山崎監督は好きな監督の一人だが、ファンタジーの類はあまり得意ではない。
ふだんはカッコつけて社会派映画を気どって観るタイプだし・・・(笑)。
結果的には観ておくべき映画だった。
全編通して、とても不思議な感覚に襲われ、僕自身が別の世界に引き込まれていく。
これも不思議な感覚なのだが、
映画を観ながら大林監督の名作「さびしんぼう」を思い出してしまった。
高畑充希さん演じる亜希子役と富田靖子さん演じる「さびしんぼう」がダブってしまったのだ。
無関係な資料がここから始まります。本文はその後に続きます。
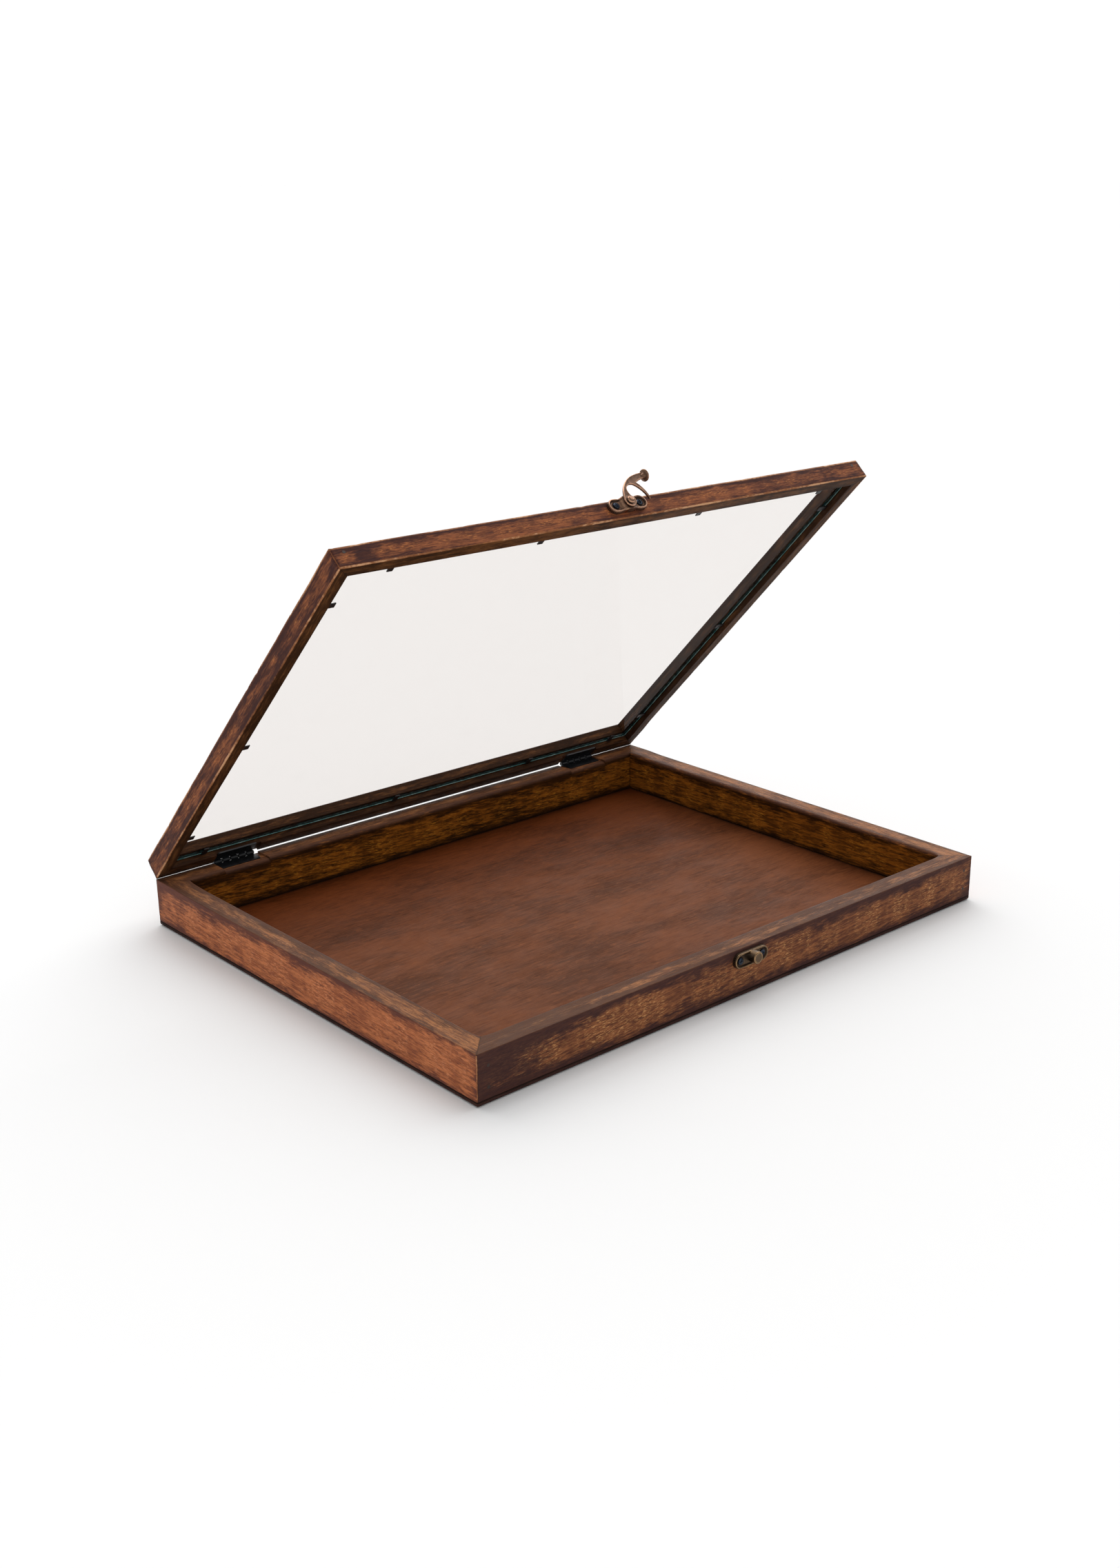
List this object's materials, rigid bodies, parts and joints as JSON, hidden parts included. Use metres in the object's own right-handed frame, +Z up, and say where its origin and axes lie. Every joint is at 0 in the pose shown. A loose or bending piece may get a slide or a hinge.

「さびしんぼう」は僕が大学時代に観た映画で大林作品では一番好きな映画。
これまで観た日本映画の中でもトップ5に入るだろう。
感化され尾道のロケ地にも行ってしまったほどだ。
そのさびしんぼうと亜希子の泣いて去るシーンがなぜかダブってしまい、
ぐらりと体を揺さぶられてしまった。
正直言って、高畑充希さんはこれまであまりカワイイとは思わなかったが、
(すいません)
この映画で一気に好きになってしまった。
映画の与える影響は大きいですな(笑)。
ネタばれになるので多くは語らないが、
この作品には貧乏神やら死神に加え、多くの魔物や幽霊が登場する。
安藤サクラの死神なんてやたら軽い。
「~っすよね~」という語り口調。
しかし、そのコミカルさが上質なエンターテイメント作品に仕上げている。
映像もさすが山崎映画と思わせる世界。
亜希子が連れ去られる「黄泉の国」は宮崎映画で見たような気もするが、創造性溢れる世界だ。
チープな恋愛映画はこの歳になると観る気になれないが、
この作品は胸がときめき、
忘れかけた若い頃の感覚を思い出させてくれる。
ジャンルは異なるが大人が楽しめる恋愛映画といってもいい。
この映画の脇を固めるのは山崎作品の常連。
堤真一、薬師丸ひろ子、三浦友和らがいい味を出している。
こんな映画が多いときっと日本もシアワセになる。
年末年始に相応しい映画だろう。